Memiliki kemampuan untuk merasakan keburukan adalah sebuah prestasi yang harus dicapai setiap manusia. Sebab tanpa itu, kita akan kesulitan untuk menghargai kebaikan. Bukankan terangnya matahari baru dapat terasa jika telah pernah diselimuti kegelapan malam? Air yang melepaskan dahaga hanya terasa jika pernah kehausan. Hidup yang sehat dan penuh gairah hanya dapat dipahami orang yang pernah sakit. Perasaan syukur yang mengalir dari sana menjadikan kita manusia yang sempurna, yaitu hamba Allah yang berserah kepadaNya.
Ketika manusia mengalami kesialan, maka timbul perasaan negatif yang berwujud marah, kesal, dengki ataupun geram. Ada orang yang melepaskan emosi tersebut dalam tindakan-tindakan agresi seperti memukul, mencaci ataupun menghina. Tentu kita kasihan melihat orang yang berperilaku demikian. Karena ketika ia melampiaskan kemarahan dalam cara yang negatif tersebut, ia menyampaikan energi negatif dan mengikis kebaikan dari hatinya.
Suatu energi, sesuai dengan hukum kekekalan energi, tidak dapat dimusnahkan hanya dapat diubah menjadi bentuk yang lain. Hati manusia merupakan converter tercepat dalam melakukan proses tersebut. Saat seseorang mengirimkan energi negatifnya orang yang menerima memiliki dua pilihan: menerima dengan pasrah atau mengubahnya menjadi energi positif. Seorang pasien koma yang diundang dalam talk show terkenal oprah, menyatakan betapa pentingnya energi positif yang diberikan para petugas medis kepadanya ketika ia berada dalam kondisi hiatus tersebut. Sebuah energi positif merupakan penguat bagi dirinya yang mengatakan bahwa ia dihargai dan eksistensinya diakui. Tanpa pengakuan tersebut seseorang sama seperti bebatuan yang tidak berguna di pinggir jalan. Tidak ada yang menggubris dan mempedulikan. Manusia tidak dapat hidup seperti itu. Kita mendapatkan gairah hidup dari penerimaan orang lain.

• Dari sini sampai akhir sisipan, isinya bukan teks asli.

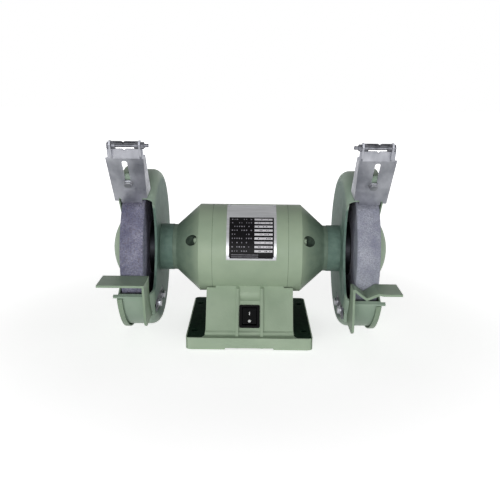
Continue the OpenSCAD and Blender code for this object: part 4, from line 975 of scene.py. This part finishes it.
# %% Floor
FLOOR_SIZE = 12.0
GLOW_NEAR = 0.66
GLOW_RISES = (0.25, 0.75)
WHITE = paint("#ffffff")


def seen_directly(tree):
    """1 for the camera, for a reflection and for what shows through a clear thing, else 0."""
    rays = put(tree, "ShaderNodeLightPath").outputs
    seen = rays["Is Camera Ray"]
    for way in ("Is Glossy Ray", "Is Transmission Ray"):
        seen = put(tree, "ShaderNodeMath", {0: seen, 1: rays[way]}, operation="MAXIMUM").outputs[0]
    return seen


def white_floor():
    """Matt white paper that glows towards its edge, for the camera and for reflections only."""
    material = bpy.data.materials.new("matt_white_studio_floor")
    material.use_nodes = True
    tree = material.node_tree
    tree.nodes.clear()
    place = put(tree, "ShaderNodeTexCoord").outputs["Object"]
    away = put(tree, "ShaderNodeVectorMath", {0: place}, operation="LENGTH").outputs["Value"]
    paper = put(tree, "ShaderNodeTexNoise", {"Vector": place, "Scale": per_mm(60)}).outputs["Fac"]
    tint = put(tree, "ShaderNodeMix", {
        0: paper, 6: paint("#f2f2f2"), 7: paint("#f6f6f6"),
    }, data_type="RGBA").outputs[2]
    matt = put(tree, "ShaderNodeBsdfDiffuse", {"Color": tint}).outputs[0]
    start, full = GLOW_RISES
    glow = put(tree, "ShaderNodeMapRange", {
        "Value": away, "From Min": start, "From Max": full, "To Min": GLOW_NEAR, "To Max": 1.0,
    }, interpolation_type="SMOOTHSTEP").outputs[0]
    strength = put(tree, "ShaderNodeMath", {0: glow, 1: seen_directly(tree)}, operation="MULTIPLY").outputs[0]
    light = put(tree, "ShaderNodeEmission", {"Color": WHITE, "Strength": strength}).outputs[0]
    paper_and_glow = put(tree, "ShaderNodeAddShader", {0: matt, 1: light}).outputs[0]
    put(tree, "ShaderNodeOutputMaterial", {"Surface": paper_and_glow})
    return material


floor_mesh = bpy.data.meshes.new("floor")
half = FLOOR_SIZE / 2
corners = [(-half, -half, 0), (half, -half, 0), (half, half, 0), (-half, half, 0)]
floor_mesh.from_pydata(corners, [], [(0, 1, 2, 3)])
floor_mesh.materials.append(white_floor())
floor = bpy.data.objects.new("floor", floor_mesh)
bpy.context.scene.collection.objects.link(floor)
print("floor", FLOOR_SIZE, "m across")

# %% [markdown]
# ## Light
# One large soft lamp stands low behind the viewer, as in a catalogue picture.
# It makes surfaces that face us the brightest and lets the tops fall off. Three
# weaker ones fill the sides and the back, and no surface mirrors them. Each
# guard shades the other from its side lamp, so the faces between stay darker.
# The world adds a little even light, and is white to the camera and to
# reflections.

# %% Lamps and world
TARGET = Vector((0.0, 0.0, 0.11))
LAMP_DISTANCE = 2.8
LAMP_SIZE = (2.0, 0.9)
LAMP_ELEVATION = 6
AMBIENT = 0.11


def soft_lamp(name, azimuth, share, mirrored=False):
    """A long low area lamp aimed at the machine. A share of 1 would show a white card as white."""
    lamp = bpy.data.lights.new(name, "AREA")
    lamp.shape = "RECTANGLE"
    lamp.size, lamp.size_y = LAMP_SIZE
    lamp.energy = (math.pi * LAMP_DISTANCE) ** 2 * share
    holder = bpy.data.objects.new(name, lamp)
    bpy.context.scene.collection.objects.link(holder)
    az, el = math.radians(azimuth), math.radians(LAMP_ELEVATION)
    holder.location = TARGET + LAMP_DISTANCE * Vector((
        math.sin(az) * math.cos(el), -math.cos(az) * math.cos(el), math.sin(el),
    ))
    holder.rotation_euler = (TARGET - holder.location).to_track_quat("-Z", "Y").to_euler()
    holder.visible_camera = False
    holder.visible_glossy = mirrored


soft_lamp("key_lamp", -5, 0.68, mirrored=True)
soft_lamp("left_fill", -90, 0.24)
soft_lamp("right_fill", 90, 0.32)
soft_lamp("rear_fill", 180, 0.28)

world = bpy.data.worlds.new("studio")
bpy.context.scene.world = world
world.use_nodes = True
world.node_tree.nodes.clear()
strength = put(world.node_tree, "ShaderNodeMapRange", {
    "Value": seen_directly(world.node_tree), "To Min": AMBIENT, "To Max": 1.0,
}).outputs[0]
sky = put(world.node_tree, "ShaderNodeBackground", {"Color": WHITE, "Strength": strength}).outputs[0]
put(world.node_tree, "ShaderNodeOutputWorld", {"Surface": sky})
bpy.context.scene.view_settings.view_transform = "Standard"
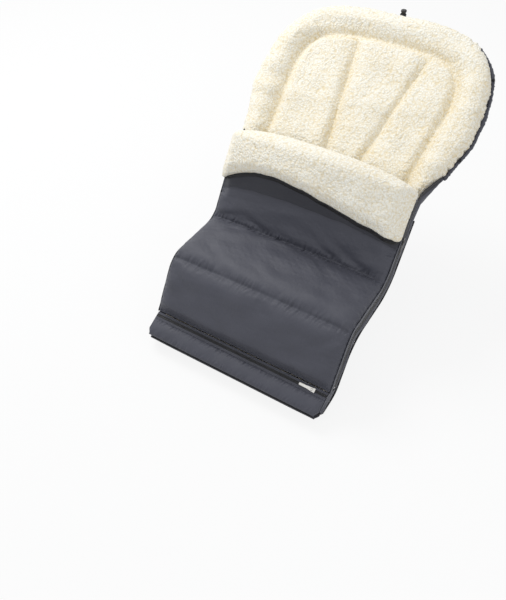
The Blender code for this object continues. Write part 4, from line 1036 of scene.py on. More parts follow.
def drag_lines(x, s):
    """The creases' depth at each place."""
    total = 0
    at = x + 1j * s
    for start, end, width, deep in CREASES:
        a, b = complex(*start), complex(*end)
        t = np.clip(((at - a) * (b - a).conjugate()).real / abs(b - a) ** 2, 0, 1)
        total = total - 1.25 * deep * (1 - t) ** 0.6 * bump(abs(at - a - (b - a) * t), width)
    return total


def puckers(x, s, seams, reach=0.013):
    """Small gathers along sewn lines, strongest close to the thread."""
    total = 0
    for k, seam in enumerate(seams):
        away = s - seam
        wander = x + 0.004 * waves(x, s * 0.6, (0.02, 0.05), 90 + k) + 0.25 * away
        ridge = waves(wander * 2.2, wander * 0.4, (0.010, 0.024), 100 + k, 10)
        total = total + (PUCKER_FIRST if k == 0 else PUCKER) * ridge * bump(abs(away) - 0.0035, reach * 0.55)
    return total


print(len(CREASES), "creases, puckers along", len(QUILT_SEAMS) - 1, "sewn lines")

# %% [markdown]
# The cover's quilt starts as a pad in its rough form. A cloth simulation then blows the pillows up while
# the sewn lines, the sides and all that the cuff covers are held still, because no formula gives the way
# real cloth tightens between seams. It is subdivided once, and the puckers and fine creases are added to
# the outer face.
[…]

Sebaliknya, ketika perawat yang memasuki ruangan sang pasien tidak senang dengan nya, si pasien dapat merasakan energi negatif terpancar dari dirinya. Bahkan meskipun si perawat tidak memiliki niat buruk padanya. Hal itu terjadi ketika ia membawa permasalahannya dari luar kamar pasien dan membawa beban itu ke hadapan siPasien.
Bukankah kita sering melakukannya juga? Masalah di kantor, baik itu orderan yang tidak kunjung datang atau kemarahan bos yang berlebihan, kita bawa pulang dan melampiaskannya pada keluarga di rumah. Akibatnya wajah kusut kesal yang kita sodorkan pada mereka yang kita cintai. Alasan "kepala pusing" yang kita teriakkan ketika mereka mengajak kita bercengkrama sekedar membagi kisah hari itu.
Potensi mental itu tertidur dalam diri kita. Kita dapat memilih untuk mengubahnya menjadi energi positif maupun energi negatif. Namun, yang pasti energi positif akan mengubah dunia menjadi lebih hangat. Ingat penelitian Profesor Emoto Masaru dalam bukunya ‘The Secret of Water’ yang memperlihatkan kristal air ketika bereaksi terhadap energi yang disampaikan manusia. Saat segelas air diteriaki cacian (dalam bahasa Jepang, ia mencoba menyerukan “Baka” yang berarti bodoh), maka kristal air berubah menjadi kemerahan bak lahar yang siap menerkam pemukiman di lereng gunung. Sebaliknya, ketika disampaikan kata-kata yang positif, air membentuk kristal nan menawan. Jika di analogikan dengan kondisi mental manusia, maka energi negatif dapat meluluh lantakkan tatanan kebahagiaan orang lain. Sebaliknya energi positif dapat menjadi batu bata tambahan untuk membangun keceriannya di hari ini.
Nah, sudahkah anda pancarkan energi positif anda?